Last week, for the first time ever, the United Nations Human Rights Committee recommended that the United States “establish a moratorium on the imposition of sentences to life imprisonment without parole,” often referred to as death by incarceration by advocates. The committee issued its conclusions and recommendations based on a review of  U.S. compliance with the International Covenant on Civil and Political Rights (ICCPR)

On October 17 and 18, in Geneva, a coalition of groups from around the U.S. fighting death by incarceration joined more than 140 representatives of U.S. civil society organizations and directly impacted people in petitioning the U.N. to hold the U.S. government accountable. The groups addressed the U.S. policy and practice of death by incarceration, which they said violates the treaty’s prohibition on racism and torture and its protection of life and liberty. Over 200,000 people in the United States are currently serving death-by-incarceration sentences, and 46 percent of those people are Black, although only 14 percent of the U.S. population is Black. 

Read the full press release on our website.

 
  Still photo from the recording. The panel is sitting, from left to right: Robert Saleem Holbrook, Patricia Vickers, Stanley Jamel Bellamy, Kelly Savage-Rodriguez, Anthony Hingle and Nikki Grant. Nikki grant is holding the microphone.
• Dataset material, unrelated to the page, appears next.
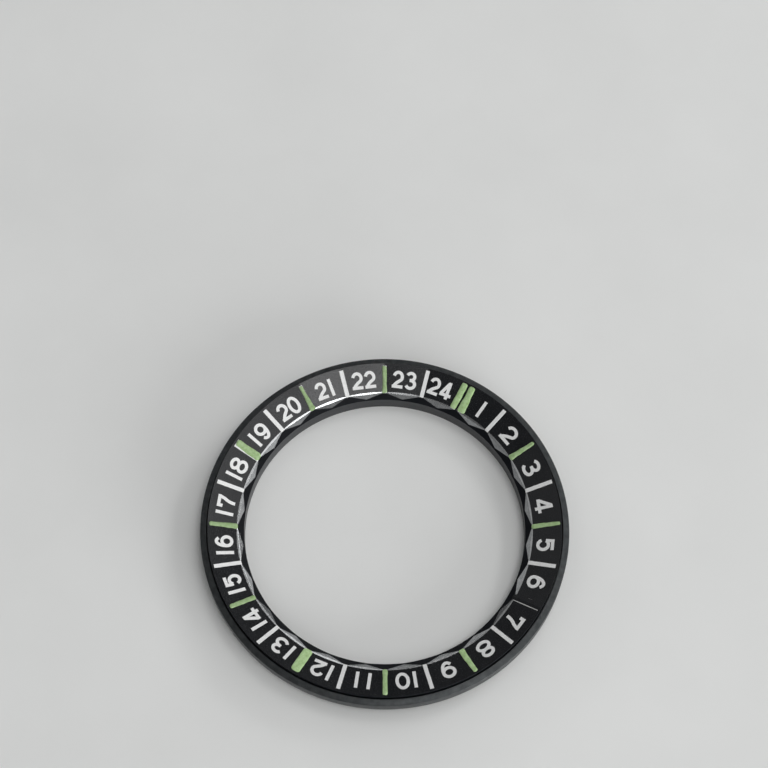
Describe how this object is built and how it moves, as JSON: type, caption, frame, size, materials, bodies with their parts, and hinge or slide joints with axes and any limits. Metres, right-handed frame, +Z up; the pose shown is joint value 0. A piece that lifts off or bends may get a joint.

WATCH: Recording of “Death By Incarceration Is Torture” side event in Geneva 

As part of our work in Geneva, Switzerland, we held a side event to amplify the demands in our joint shadow report that we submitted to the Human Rights Committee with our partners. Our delegation included directly impacted people challenging the United States’ racially discriminatory and cruel practice of death by incarceration (DBI), more commonly known as life imprisonment.

This event began with the screening of Amistad Law Project's short film “No Way Home”, a documentary about a mother’s struggle to reunite her family and end mandatory life without parole in Pennsylvania, as well as video shorts from The Visiting Room Project. Those were followed by powerful speakers, including advocates who had been in prison under death-by-incarceration sentences or whose family members still are.

Although life imprisonment is often viewed as an alternative to the death penalty, in this panel, formerly incarcerated people and their loved ones discussed the cruel reality of these sentences and described why it’s important to refer to them as “death by incarceration” or “the other death penalty”. View a recording of the side event on our Youtube channel.

 
 

Legal organizations to U.S. colleges: Protect your students from campaign to harass, defame, and silence supporters of Palestinian human rights 

Eleven legal organizations sent a joint letter to the leaders of more than 650 U.S. colleges and universities urging them to safeguard the civil and human rights of all of their students, protect the crucial role of campus debate within our democracy, and reject the repression of political speech and the policing, surveillance, and criminalization of students speaking out against the mass atrocities Palestinians are suffering and for their safety and human rights. 

Our joint letter follows a dangerous call to U.S. colleges and universities from the ADL and Louis D. Brandeis Center for Human Rights Under Law to investigate Students for Justice in Palestine (SJP) chapters for “material support for terrorism,” which has no applicability to the independent advocacy of SJPs, whose speech is protected by the First Amendment.

You can read the full letter online.

 
  Still photo from the recording. The panel is sitting, left to right is Justin Hansford, Katie Redford, Vince Warren, Alejandra Ancheita and Baher Azmy. Vince is holding the microphone.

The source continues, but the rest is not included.